Ingredients:

  • 1 cup (227g / 8 oz) granulated sugar
  • 1 cup (227g / 8 oz) light corn syrup (240ml)
  • 1 cup (255g / 9 oz) creamy peanut butter
  • 6 cups (approx. 170g / 6 oz) Rice Krispies cereal
  • 1 cup (approx. 170g / 6 oz) semi-sweet chocolate chips
  • 1 cup (approx. 170g / 6 oz) butterscotch chips
  • 2 tablespoons (28g / 1 oz) unsalted butter

Instructions:

  1. Line a 9x13 inch baking pan with parchment paper or grease it lightly.
  2. In a large saucepan, combine the sugar and corn syrup.
  3. Cook over medium heat, stirring constantly, until the sugar is dissolved and the mixture comes to a simmer.

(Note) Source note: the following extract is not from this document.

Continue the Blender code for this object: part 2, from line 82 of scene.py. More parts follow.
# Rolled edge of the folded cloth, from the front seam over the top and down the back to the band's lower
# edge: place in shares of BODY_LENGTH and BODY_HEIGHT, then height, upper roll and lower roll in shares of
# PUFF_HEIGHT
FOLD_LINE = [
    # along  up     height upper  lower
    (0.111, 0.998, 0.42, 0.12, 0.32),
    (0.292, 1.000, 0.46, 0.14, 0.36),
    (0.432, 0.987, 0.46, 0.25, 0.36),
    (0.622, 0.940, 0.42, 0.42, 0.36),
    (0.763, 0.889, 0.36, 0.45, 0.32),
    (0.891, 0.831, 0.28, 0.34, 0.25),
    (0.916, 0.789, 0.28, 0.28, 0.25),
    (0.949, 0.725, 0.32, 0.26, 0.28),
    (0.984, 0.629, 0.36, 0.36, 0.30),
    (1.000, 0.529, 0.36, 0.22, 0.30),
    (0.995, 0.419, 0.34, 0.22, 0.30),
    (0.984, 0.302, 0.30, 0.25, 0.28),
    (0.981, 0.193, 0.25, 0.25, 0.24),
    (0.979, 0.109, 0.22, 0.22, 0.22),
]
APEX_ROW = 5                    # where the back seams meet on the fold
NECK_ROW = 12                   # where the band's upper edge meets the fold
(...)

Remove from heat.
  4. Immediately stir in the peanut butter until smooth and fully incorporated.
  5. Fold in the Rice Krispies cereal until evenly coated.
  6. Press the mixture firmly and evenly into the prepared baking pan.

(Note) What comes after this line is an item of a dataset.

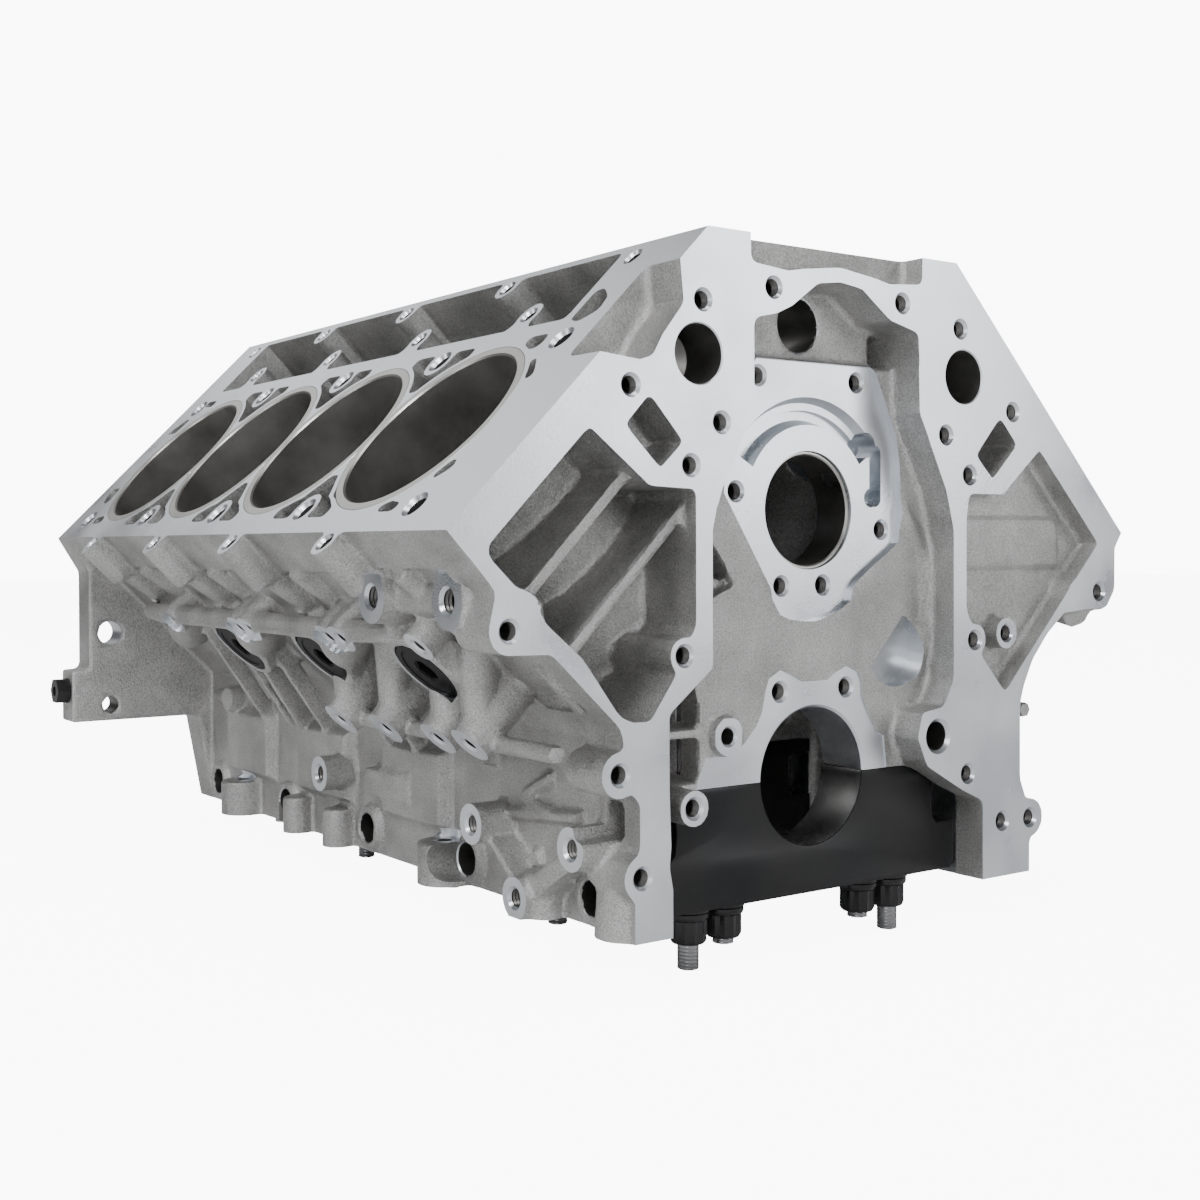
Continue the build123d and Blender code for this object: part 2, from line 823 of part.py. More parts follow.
# Drilled and threaded holes
with BuildPart() as drillings:
    for side in (LEFT, RIGHT):
        bores = bore_stations(side)
        head_bolts = head_bolt_stations(side)
        rows = [on_deck(side, way * head_bolt_offset, y) for y in head_bolts for way in (1, -1)]
        bars(deck_plane(side), rows, head_bolt_radius, -head_bolt_depth)
        extra_bolts = [on_deck(side, v, y) for y in bores for v in (-lower_bolt_offset, upper_bolt_offset)]
        extra_bolts += [on_deck(side, top_bolt_offset, y) for y in head_bolts]
        bars(deck_plane(side), extra_bolts, extra_bolt_radius, -extra_bolt_depth)
        bars(
            wall_plane(side, plug_face_offset), [on_wall(side, plug_height, y) for y in bores[:3]],
            plug_radius + liner_clearance, -plug_thickness,
        )
        bars(
            wall_plane(side, upper_mount_offset),
            [on_wall(side, upper_mount_height, bores[i] + past) for i, past in upper_mounts],
            mount_hole_radius, -mount_hole_depth,
        )
        bars(
            wall_plane(side, lower_mount_offset),
            [on_wall(side, lower_mount_height, bores[i] + past) for i, past in lower_mounts],
            mount_hole_radius, -mount_hole_depth,
        )
        bars(
            side_plane(side, bracket_boss_x),
            [on_side(side, y, bracket_boss_height) for y in (main_stations[0] - 2, bores[0])],
            bracket_hole_radius, -mount_hole_depth,
        )
        bars(
            side_plane(side, skirt_boss_x),
            [on_side(side, main_stations[i] + past, z) for i, past, z in skirt_bosses],
            mount_hole_radius, -mount_hole_depth,
        )
        bars(
            side_plane(side, skirt_boss_x),
            [on_side(side, y, cross_bolt_height) for y in main_stations],
            cross_bolt_radius, -(skirt_boss_x - cap_half_width),
        )
        bars(
            front_plane(rear_y), [(side * x, z) for x, z in bell_holes],
            bell_hole_radius, flange_thickness,
        )
        bars(
            front_plane(rear_y), [(side * bell_window[0], bell_window[1])],
            bell_window_radius, flange_thickness,
        )
        bars(
            front_plane(rear_y), [(side * bell_dowel[0], bell_dowel[1])],
            bell_dowel_radius + liner_clearance, bell_dowel_seat,
        )
        bars(
            front_plane(rear_y), [(side * x, z) for x, z in rear_bolts],
            rear_bolt_radius, rear_bolt_depth,
        )
        bars(
            front_plane(front_y), [(side * water_port_x, water_port_height)],
            water_port_radius, -water_port_depth,
        )
    bars(
        side_plane(RIGHT, flange_half_width),
        [on_side(RIGHT, rear_y - flange_thickness / 2, end_plug_height)],
        end_plug_radius + liner_clearance, -end_plug_seat,
    )
    bars(
        front_plane(rear_y), gallery_plug_places, gallery_plug_radius + liner_clearance,
        gallery_plug_length,
    )
    bars(
        Plane.XY,
        [(way * x, y) for y in main_stations for x in (outer_stud_x, inner_stud_x) for way in (1, -1)],
        stud_radius + stud_clearance, stud_depth,
    )
    bars(
        front_plane(front_y), right_front_bolts + left_front_bolts, front_bolt_radius,
        -front_bolt_depth,
    )
    bars(
        front_plane(front_y), cam_plate_bolts + main_face_bolts, front_bolt_radius,
        -(cam_plate_depth + front_bolt_depth),
    )
    bars(
        front_plane(front_y), [web_boss_centre], web_boss_hole_radius,
        -(front_recess_depth + web_boss_height),
    )
    bars(front_plane(front_y), [breather_centre], breather_radius, -valley_front_wall - 1)
    bars(front_plane(front_y), [oil_port_centre], oil_port_radius, -front_plate_depth)

with BuildPart() as block_casting:
    # Solid body between the end walls, then the front plates and the rear flange
    prism(block_outline, front_y + front_recess_depth, rear_y)
    for face_outline in (right_face, left_face):
        prism(face_outline, front_y, front_y + front_plate_depth)
    for side in (LEFT, RIGHT):
        flange = [
            (0, top_height - valley_rim_depth),
            bank_point(side, deck_height, -deck_edge_offset),
            (side * flange_step_half_width, flange_shoulder_height),
            (side * flange_step_half_width, flange_step_height),
            (side * flange_half_width, flange_step_height),
            (side * flange_half_width, flange_bottom),
            (side * (skirt_half_width + flange_foot_width), flange_bottom),
            (side * skirt_half_width, pan_rail_height),
            (0, pan_rail_height),
        ]
        prism(flange, rear_y - flange_thickness, rear_y)
    bars(front_plane(front_y), rail_bosses, front_boss_radius, -front_plate_depth)
    add([side_features[LEFT], side_features[RIGHT]])

    # Everything that is cored or cut away, then every drilled hole
    add(
        [front_hollows.part, middle_hollows.part, bank_hollows[LEFT], bank_hollows[RIGHT]],
        mode=Mode.SUBTRACT,
    )
    add(drillings.part, mode=Mode.SUBTRACT)


def write(piece, name):
    """Label a finished piece and write it to its own file."""
    piece.part.label = name
    export_step(piece.part, "parts/" + name + ".step")


write(block_casting, "block_casting")

# Cylinder liners, with flats where neighbours meet
for side, bank_name in ((RIGHT, "right"), (LEFT, "left")):
    bores = bore_stations(side)
    for number, y in enumerate(bores, 1):
        with BuildPart() as liner:
            bars(deck_plane(side), [on_deck(side, 0, y)], liner_radius, -liner_length)
            for way in (1, -1):
                if y + way * bore_pitch < bores[0] - 1 or y + way * bore_pitch > bores[-1] + 1:
                    continue
                with BuildSketch(deck_plane(side)):
                    with Locations(on_deck(side, 0, y + way * bore_pitch)):
                        Rectangle(2 * liner_radius, bore_pitch)
                extrude(amount=-liner_length, mode=Mode.SUBTRACT)
            bars(deck_plane(side), [on_deck(side, 0, y)], bore_radius, -liner_length, Mode.SUBTRACT)
        write(liner, f"{bank_name}_liner_{number}")

# Main caps
for number, station in enumerate(main_stations, 1):
    with BuildPart() as main_cap:
        with BuildSketch(front_plane(station - web_length / 2)):
            with Locations((0, -cap_height / 2)):
                Rectangle(2 * cap_half_width, cap_height)
            Circle(main_bore_radius, mode=Mode.SUBTRACT)
            for way in (1, -1):
                with Locations((way * cap_half_width, (cap_notch_top + cap_notch_bottom) / 2)):
                    SlotOverall(2 * cap_notch_depth, cap_notch_top - cap_notch_bottom, mode=Mode.SUBTRACT)
        extrude(amount=-web_length)
        lowest = main_cap.edges().filter_by(Axis.Y).group_by(Axis.Z)[0]
        chamfer(lowest, cap_edge_chamfer)
        bars(
            Plane.XY,
            [(way * x, station) for x in (outer_stud_x, inner_stud_x) for way in (1, -1)],
            stud_radius + stud_clearance, -cap_height, Mode.SUBTRACT,
        )
        for side in (LEFT, RIGHT):
            bars(
                side_plane(side, cap_half_width), [on_side(side, station, cross_bolt_height)],
                cross_bolt_thread_radius, -cross_bolt_thread_depth, Mode.SUBTRACT,
            )
    write(main_cap, f"main_cap_{number}")

# Studs, washers and nuts of the main caps
for name, stud_x, drop in (
    ("outer_main_studs", outer_stud_x, outer_stud_drop),
    ("inner_main_studs", inner_stud_x, inner_stud_drop),
):
    with BuildPart() as stud_set:
        places = [(way * stud_x, y) for y in main_stations for way in (1, -1)]
        bars(Plane.XY.offset(-drop), places, stud_radius, drop + stud_depth - stud_tip_gap)
    write(stud_set, name)

stud_places = [
    (way * x, y) for y in main_stations for x in (outer_stud_x, inner_stud_x) for way in (1, -1)
]
with BuildPart() as main_washers:
    with BuildSketch(Plane.XY.offset(-cap_height)):
        with Locations(*stud_places):
            Circle(washer_radius)
            Circle(stud_radius + stud_clearance, mode=Mode.SUBTRACT)
    extrude(amount=-washer_thickness)
write(main_washers, "main_washers")

with BuildPart() as main_nuts:
    with BuildSketch(Plane.XY.offset(-cap_height - washer_thickness)):
        with Locations(*stud_places):
            RegularPolygon(nut_radius, 12)
            Circle(stud_radius + stud_clearance, mode=Mode.SUBTRACT)
    extrude(amount=-nut_height)
write(main_nuts, "main_nuts")

# Cam bearings
for number, station in enumerate(main_stations, 1):
    with BuildPart() as cam_bearing:
        with BuildSketch(front_plane(station - cam_bearing_length / 2)):
            with Locations((0, cam_height)):
                Circle(cam_housing_radius - liner_clearance)
                Circle(cam_bearing_radius, mode=Mode.SUBTRACT)
        extrude(amount=-cam_bearing_length)
    write(cam_bearing, f"cam_bearing_{number}")

# Core plugs with a hexagon socket
for side, bank_name in ((RIGHT, "right"), (LEFT, "left")):
    for number, y in enumerate(bore_stations(side)[:3], 1):
        place = on_wall(side, plug_height, y)
        with BuildPart() as core_plug:
            bars(wall_plane(side, plug_face_offset), [place], plug_radius, -plug_thickness)
            with BuildSketch(wall_plane(side, plug_face_offset)):
                with Locations(place):
                    RegularPolygon(plug_socket_width / 2, 6, major_radius=False)
            extrude(amount=-plug_socket_depth, mode=Mode.SUBTRACT)
        write(core_plug, f"{bank_name}_core_plug_{number}")

# Bell housing dowels, the plug in the end of the flange and the oil gallery plugs
with BuildPart() as bell_housing_dowels:
    bars(
        front_plane(rear_y - bell_dowel_seat),
        [(side * bell_dowel[0], bell_dowel[1]) for side in (LEFT, RIGHT)],
        bell_dowel_radius, -bell_dowel_length,
    )
write(bell_housing_dowels, "bell_housing_dowels")

with BuildPart() as flange_end_plug:
    place = on_side(RIGHT, rear_y - flange_thickness / 2, end_plug_height)
    bars(side_plane(RIGHT, flange_half_width), [place], end_plug_radius, -end_plug_seat)
    with BuildSketch(side_plane(RIGHT, flange_half_width)):
        with Locations(place):
            RegularPolygon(end_plug_hex_radius, 6)
    extrude(amount=end_plug_hex_length)
write(flange_end_plug, "flange_end_plug")

with BuildPart() as gallery_plugs:
    bars(front_plane(rear_y), gallery_plug_places, gallery_plug_radius, gallery_plug_length)
write(gallery_plugs, "gallery_plugs")
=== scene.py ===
"""A bare V8 cylinder block in aluminium, with its liners, main caps, studs, cam bearings and plugs."""
import math

import bmesh
import bpy
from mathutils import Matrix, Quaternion, Vector


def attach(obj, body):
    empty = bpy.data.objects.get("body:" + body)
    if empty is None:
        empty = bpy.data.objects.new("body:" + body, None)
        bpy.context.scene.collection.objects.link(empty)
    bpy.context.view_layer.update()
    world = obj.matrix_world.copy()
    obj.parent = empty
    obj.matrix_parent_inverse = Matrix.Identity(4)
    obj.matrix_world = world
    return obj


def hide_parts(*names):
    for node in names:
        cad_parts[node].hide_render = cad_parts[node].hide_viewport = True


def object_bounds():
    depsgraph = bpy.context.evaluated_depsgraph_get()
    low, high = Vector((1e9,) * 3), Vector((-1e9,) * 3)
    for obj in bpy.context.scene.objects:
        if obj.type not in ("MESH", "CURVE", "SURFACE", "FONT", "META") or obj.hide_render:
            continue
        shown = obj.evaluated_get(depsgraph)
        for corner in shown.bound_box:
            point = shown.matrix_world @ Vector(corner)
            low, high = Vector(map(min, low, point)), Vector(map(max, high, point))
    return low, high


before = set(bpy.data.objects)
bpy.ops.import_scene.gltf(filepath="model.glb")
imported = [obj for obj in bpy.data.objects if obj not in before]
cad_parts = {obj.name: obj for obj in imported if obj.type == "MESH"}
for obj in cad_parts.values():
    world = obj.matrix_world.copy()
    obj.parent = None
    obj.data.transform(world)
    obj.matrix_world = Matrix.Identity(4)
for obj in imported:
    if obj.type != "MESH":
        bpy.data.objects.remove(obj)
cad_box = [list(corner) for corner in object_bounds()]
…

  7. In a microwave-safe bowl (in 30-second intervals, stirring in between) or using a double boiler, melt the chocolate chips, butterscotch chips, and butter until smooth.
  8. Spread the melted chocolate-butterscotch mixture evenly over the Rice Krispies mixture.
  9. Refrigerate for at least 45 minutes to 1 hour, or until the topping is set.
  10. Once set, cut into squares and serve.